In what may be the college equivalent to President Bush’s No Child Left Behind Act, college students nationwide may be forced to take government administered standardized tests to evaluate the quality of their American collegiate education if a U.S. Board of Education commission finds it necessary.
Margaret Spellings, secretary of education for the Bush administration, has named a commission to investigate the status of higher education and examine whether standardized testing should be implemented at the university level.
Spellings noted in the release that, following standardized testing implemented from the No Child Left Behind Act, scores of elementary and secondary students show they are more prepared to enter college. Now, the administration’s challenge is ensuring that opportunities for higher education are available to these students.
Spellings’ new commission, the Secretary of Education’s Commission on the Future of Higher Education, appointed last fall, has until August to issue a report on issues concerning accountability, cost and innovation of implementing a standardized college exam.

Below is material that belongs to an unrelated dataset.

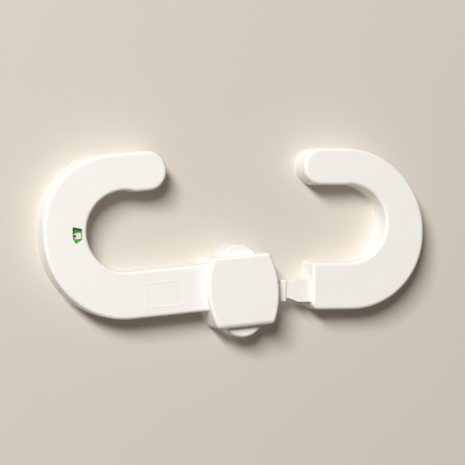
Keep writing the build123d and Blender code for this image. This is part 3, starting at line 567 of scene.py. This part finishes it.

Commission Chair Charles Miller said, in an Feb. 13 article in The New York Times, that while he does not envision the creation of a single set of standardized tests to administer to all higher education institutions, he does think publicly reporting on the status of collegiate learning through testing would be useful to students, parents, taxpayers and employers.
Miller was head of the Regents of the University of Texas when it administered standardized tests to the university’s nine campuses to gauge students’ learning.
But university officials and specialists in higher education question if imposing standardized testing is the solution to making higher education more reachable and affordable to America’s increasingly diverse population.
Although members of the Massachusetts Board of Higher Education agree the higher education curriculum needs to be further evaluated, but does not necessarily need standardized tests.
“I believe there needs to be a greater emphasis in higher education on student learning outcomes and I support curriculum assessment,” Eileen O’Connor said on behalf of Judith Gill, the Chancellor of the Massachusetts Board of Higher Education. “But standardized tests are not the answer. Appropriate assessment tools must be developed by faculty not by an academic testing company.”
Walter Haney, professor for the Department of Counseling and Developmental Psychology and Research Methods at Boston College, said standardized testing is not the answer to evaluating higher education.
“I suspect what they are trying to move to is the use of standardized testing at the post secondary level analogous to the No Child Left Behind Act,” Haney said.
Haney added that he thought the plan was “ill-conceived” and “a largely destructive way of testing in a high-stakes, ill-run way” and called the plan “unprofessional.”
“I would say there are two broad possible explanations,” Haney said. “The benign explanation is that policymakers like President Bush and Secretary Spellings are misinformed and have a very little understanding of higher education in the United States. A less benign explanation is a somewhat Machiavellian effort to undermine education in the United States.”